--- begin ---

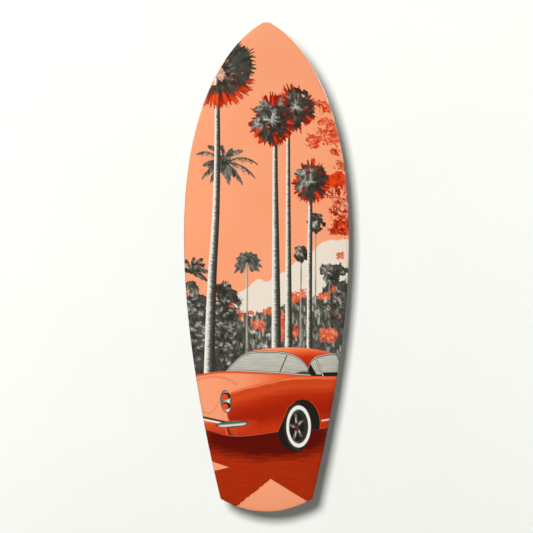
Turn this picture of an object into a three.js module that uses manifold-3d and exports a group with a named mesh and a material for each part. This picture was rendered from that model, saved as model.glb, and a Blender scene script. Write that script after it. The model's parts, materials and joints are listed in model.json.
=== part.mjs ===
// A short, wide-tailed surfboard, standing nose up. Millimetres, +X across, +Z towards the nose.
// The deck faces -Y and the bottom, with its three fins, faces +Y. The origin is on the bottom's
// flat spot, halfway along the board.

import * as THREE from 'three';
import { mergeVertices } from 'three/addons/utils/BufferGeometryUtils.js';
import Module from 'manifold-3d';

const wasm = await Module();
wasm.setup();

// Outline
const length = 1626;
const halfWidth = 276.2;
const widePoint = 107;             // height of the widest point above the middle
const noseRadius = 39;
const noseJoin = [19.9, 807];      // where the nose's blunt arc meets the side
const noseHandles = [[276.2, 527], [140.4, 736]];
const tailCorner = [153, -770];
const tailHandles = [[276.2, -177], [224.1, -482]];
const tipSteps = 3;                // straight pieces in the nose's arc, and in each half of the tail's
const noseSteps = 10;
const sideSteps = 9;
const noseFan = 690;               // above this height the cross-sections fan out of one point
const tailFan = -640;              // and below this one

// Rocker, the lengthwise curve, and thickness
const flatRun = 112;               // the bottom is dead flat this far each side of the middle
const noseLift = 110;
const tailLift = 46;
const rockerPower = 2.3;
const middleThickness = 60;
const noseThickness = 12;
const tailThickness = 20;

// Cross-section
const apexShare = 0.36;            // the rail's widest line, as a share of the thickness
const domePower = 2.4;             // how flat the deck is across
const flatShare = 0.62;            // share of the half width over which the bottom is flat

// Layers, each lying under the one before with a hair of room
const skin = 0.9;
const laminate = 1.2;
const layerRoom = 0.5;             // between one layer and the next
const room = 0.3;                  // round each plug, and beside the stringer
const laminateInset = skin + layerRoom;
const foamInset = laminateInset + laminate + layerRoom;
const deckAngles = [0, 0.5, 0.85, 1.1, 1.28, 1.43];
const underAngles = [1.25, 0.95, 0.6];   // the topsheet's seam, the laminate's lap, and one inside
const bottomShares = [0.62, 0.3, 0];
const slit = 0.05;                       // angle left open at the seam and the lap
const stringerWidth = 4;

// Fins: the base is the length along the board, and the tabs are what the plugs hold
const finBase = 110;
const finDepth = 114;
const finSweep = 66;
const finThickness = 6.4;
const finLift = 0.8;               // the gap between a fin's base and the board's skin
const tab = { length: 20, width: 6, depth: 14, offset: 33, radius: 2 };
const plug = { length: 29, low: -7, high: 18, depth: 17, radius: 6 };
const slot = { length: 20.8, width: 6.7, depth: 14.6, radius: 2.2 };
const grub = { radius: 2.5, length: 7.2, start: 11, sink: 2.3, lean: 0.604 };
const hex = { radius: 1.45, depth: 2.6 };
const grubRoom = 0.35;
const cutAbove = 8;                // how far the plugs' cuts run out past the board's bottom
const boreLength = 24;
const foil = [1.48, -0.63, -1.76, 1.42, -0.51];   // a fin section's half thickness along its chord
const foilEdge = 0.35;
const fins = {
  centre: { x: 0, z: -669, toe: 0, cant: 0, flat: false, side: 1 },
  left: { x: -176, z: -479, toe: 0.055, cant: -0.105, flat: true, side: -1 },
  right: { x: 176, z: -479, toe: -0.055, cant: 0.105, flat: true, side: 1 },
};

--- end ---

Return all of the data exactly as it reads.

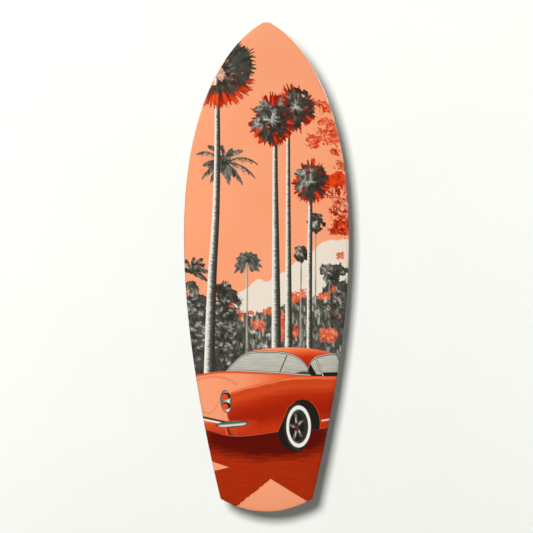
Turn this picture of an object into a three.js module that uses manifold-3d and exports a group with a named mesh and a material for each part. This picture was rendered from that model, saved as model.glb, and a Blender scene script. Write that script after it. The model's parts, materials and joints are listed in model.json.
=== part.mjs ===
// A short, wide-tailed surfboard, standing nose up. Millimetres, +X across, +Z towards the nose.
// The deck faces -Y and the bottom, with its three fins, faces +Y. The origin is on the bottom's
// flat spot, halfway along the board.

import * as THREE from 'three';
import { mergeVertices } from 'three/addons/utils/BufferGeometryUtils.js';
import Module from 'manifold-3d';

const wasm = await Module();
wasm.setup();

// Outline
const length = 1626;
const halfWidth = 276.2;
const widePoint = 107;             // height of the widest point above the middle
const noseRadius = 39;
const noseJoin = [19.9, 807];      // where the nose's blunt arc meets the side
const noseHandles = [[276.2, 527], [140.4, 736]];
const tailCorner = [153, -770];
const tailHandles = [[276.2, -177], [224.1, -482]];
const tipSteps = 3;                // straight pieces in the nose's arc, and in each half of the tail's
const noseSteps = 10;
const sideSteps = 9;
const noseFan = 690;               // above this height the cross-sections fan out of one point
const tailFan = -640;              // and below this one

// Rocker, the lengthwise curve, and thickness
const flatRun = 112;               // the bottom is dead flat this far each side of the middle
const noseLift = 110;
const tailLift = 46;
const rockerPower = 2.3;
const middleThickness = 60;
const noseThickness = 12;
const tailThickness = 20;

// Cross-section
const apexShare = 0.36;            // the rail's widest line, as a share of the thickness
const domePower = 2.4;             // how flat the deck is across
const flatShare = 0.62;            // share of the half width over which the bottom is flat

// Layers, each lying under the one before with a hair of room
const skin = 0.9;
const laminate = 1.2;
const layerRoom = 0.5;             // between one layer and the next
const room = 0.3;                  // round each plug, and beside the stringer
const laminateInset = skin + layerRoom;
const foamInset = laminateInset + laminate + layerRoom;
const deckAngles = [0, 0.5, 0.85, 1.1, 1.28, 1.43];
const underAngles = [1.25, 0.95, 0.6];   // the topsheet's seam, the laminate's lap, and one inside
const bottomShares = [0.62, 0.3, 0];
const slit = 0.05;                       // angle left open at the seam and the lap
const stringerWidth = 4;

// Fins: the base is the length along the board, and the tabs are what the plugs hold
const finBase = 110;
const finDepth = 114;
const finSweep = 66;
const finThickness = 6.4;
const finLift = 0.8;               // the gap between a fin's base and the board's skin
const tab = { length: 20, width: 6, depth: 14, offset: 33, radius: 2 };
const plug = { length: 29, low: -7, high: 18, depth: 17, radius: 6 };
const slot = { length: 20.8, width: 6.7, depth: 14.6, radius: 2.2 };
const grub = { radius: 2.5, length: 7.2, start: 11, sink: 2.3, lean: 0.604 };
const hex = { radius: 1.45, depth: 2.6 };
const grubRoom = 0.35;
const cutAbove = 8;                // how far the plugs' cuts run out past the board's bottom
const boreLength = 24;
const foil = [1.48, -0.63, -1.76, 1.42, -0.51];   // a fin section's half thickness along its chord
const foilEdge = 0.35;
const fins = {
  centre: { x: 0, z: -669, toe: 0, cant: 0, flat: false, side: 1 },
  left: { x: -176, z: -479, toe: 0.055, cant: -0.105, flat: true, side: -1 },
  right: { x: 176, z: -479, toe: -0.055, cant: 0.105, flat: true, side: 1 },
};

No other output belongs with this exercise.